The New York Botanical Garden is cranking the vibes to 11 this Saturday, May 23, as it opens "Flower Power" and turns its Bronx campus into a 1960s-inspired mashup of flowers, art and music that runs through October. The garden-wide exhibition threads together pop-era ephemera and gallery art with massive floral installations, including three Andy Warhol works and rainbow-colored daisy sculptures in the Enid A. Haupt Conservatory, plus a 15-foot living peace sign near the entrance and artist-designed buses parked out on the lawns. Daytime programming layers in folk concerts, film screenings and craft workshops, while ticketed after-hours Liquid Light nights wash psychedelic visuals across the Mertz Library façade.
As outlined by NYBG, Flower Power runs through October 18, with a members-only preview on May 22 and daytime admission folded into the All-Garden Pass. The Garden notes that tickets for the Liquid Light Shows went on sale April 16, priced at $45 for the public and $35 for members. Organizers are also rolling out a slate of family-friendly activities during the night events, including makers markets, lawn games and friendship-bracelet workshops.
What To See
Inside the Mertz Library Gallery, the exhibition lines up archival prints, fashion and posters alongside works by Andy Warhol, Milton Glaser, Joe Brainard and Corita Kent, as reported by Time Out. Out on the grounds, visitors can scope out the 15-foot peace sign at the Leon Levy Visitor Center, artist-painted VW-style buses and a participatory textile fence inspired by the original Woodstock Festival. Inside the Conservatory, monumental daisy sculptures by Amie Jacobsen rise up amid seasonal plantings, while a collaboration with the Rubin Museum's Mandala Lab brings in themes of meditation and Eastern philosophy.
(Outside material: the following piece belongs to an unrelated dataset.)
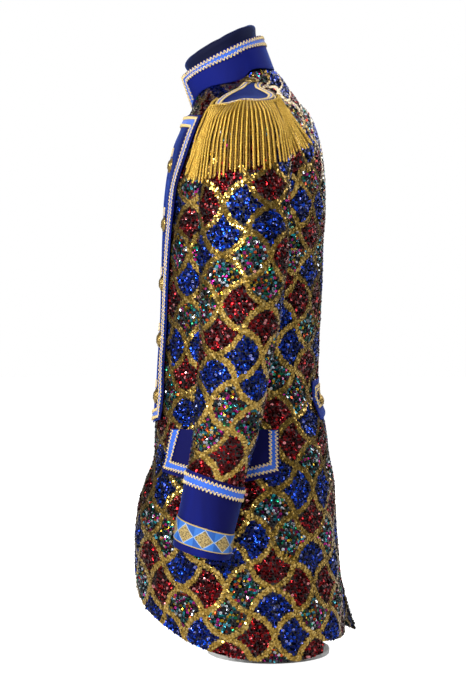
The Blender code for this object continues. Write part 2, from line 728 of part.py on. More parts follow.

After-Hours Liquid Light Shows
On select evenings beginning May 30, the Mertz Library façade turns into a moving canvas for Liquid Light Lab's hand-made projections, backed by live music on the lawn. Per NYBG, scheduled performers include Ghost Funk Orchestra, Habibi, Evolfo and Woods, with each show running in the evening and a rain date held for the following day. The Garden suggests budgeting at least an hour to wander through Flower Power before the night's projection and concert segment get underway.
Why It Matters
Organizers say Flower Power is meant to be more than a throwback, framing it as a bridge between art, environmental ideas and the counterculture's interest in mindfulness. "Flower Power unites world-class art with our living plant collections and our historic landmark buildings and landscape," the show notes, as reported by Time Out. The exhibition continues NYBG's run of blockbuster, interdisciplinary summer shows that pull visitors into the Bronx, following last year's Van Gogh-themed program. For local audiences, the mix of drop-in daytime displays and ticketed evening spectacles could mean more packed weekends and a livelier late-night scene along the borough's cultural corridor.